IMP, small as she was, safely weathered the worst of the conditions, much of it under triple reefed main. The wind, strong as it was (we had no wind speed instrumentation) was not the primary concern. It was the large breaking seas, some of which I estimated at 30-50 feet.
For about 8 hours aboard IMP we were in survival mode: All crew, 8 total, below decks except for two: the helmsman looking forward and the backup calling the approaching swells. IMP is tiller steered, and the helmsman was instructed not to break the steering with any sharp movements of the tiller. We negotiated the most dangerous seas by sailing on a beam to broad reach and actively steering to avoid what we could see.
Arriving safely at the Fastnet Race finish aboard IMP, since our only radio was a VHF as required by the race rules, we were not aware of the largest air/sea rescue since Dunkirk and loss of life. And were astounded to discover IMP, indeed the entire 3 boat U.S Admiral's Cup Team reported "sunk" and "drowned." What had initially been reported as "
unreported" on a chalk board at the finish had somehow been interpreted as "
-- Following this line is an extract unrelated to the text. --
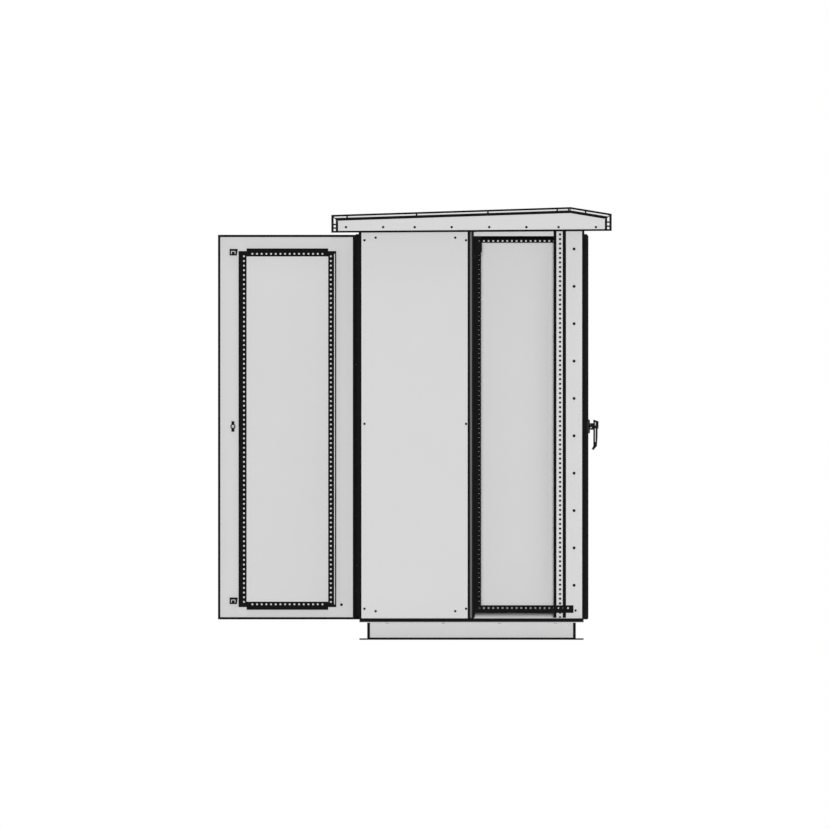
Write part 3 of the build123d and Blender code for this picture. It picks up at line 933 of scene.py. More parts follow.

missing" by a Time Magazine news stringer, unfamiliar with sailing. The New York Times and other newspapers then picked up and sensationalized "
missing" to "
lost" (at sea.)
It was a bit disconcerting for my wife to read she was now a widow. And to read my obituary that I'd died at sea.
That's another story I'll tell sometime. This is about JOLIE BRISE.
Wandering around Plymouth after the '79 Fastnet storm I bought a London newspaper. All the English newspapers were bold headlines and front to back with the sailing disaster coverage. There on page 7 a small article caught my attention:
"
Much to the relief of the Exeter Maritime Museum, JOLIE BRISE, the yacht which won the first Fastnet Race in 1925, returned safely to Poole on Thursday night after passing through the weather which shattered the Admiral's Cup Fleet this week.... She was returning from a training cruise to Portugal when the weather broke but according to the museum director David Goddard, both crew and craft are undamaged."
Congratulations, Greg, you win the B&B. Although JOLIE BRISE wasn't racing in the 1979 Fastnet, she was out there somewhere nearby in the same waters, in the same dirty conditions.
And thank you to DURA MATER and DAZZLER for filling us in further on JOLIE BRISE's history. I'd love to hear if anyone in Boston sees JOLIE BRISE this coming week at Fan Wharf in the International Parade of Tall Ships.
As Bill Tilman once wrote, ""She breathes sturdy, eager confidence, a living embodiment of the truth that the sea is for sailing."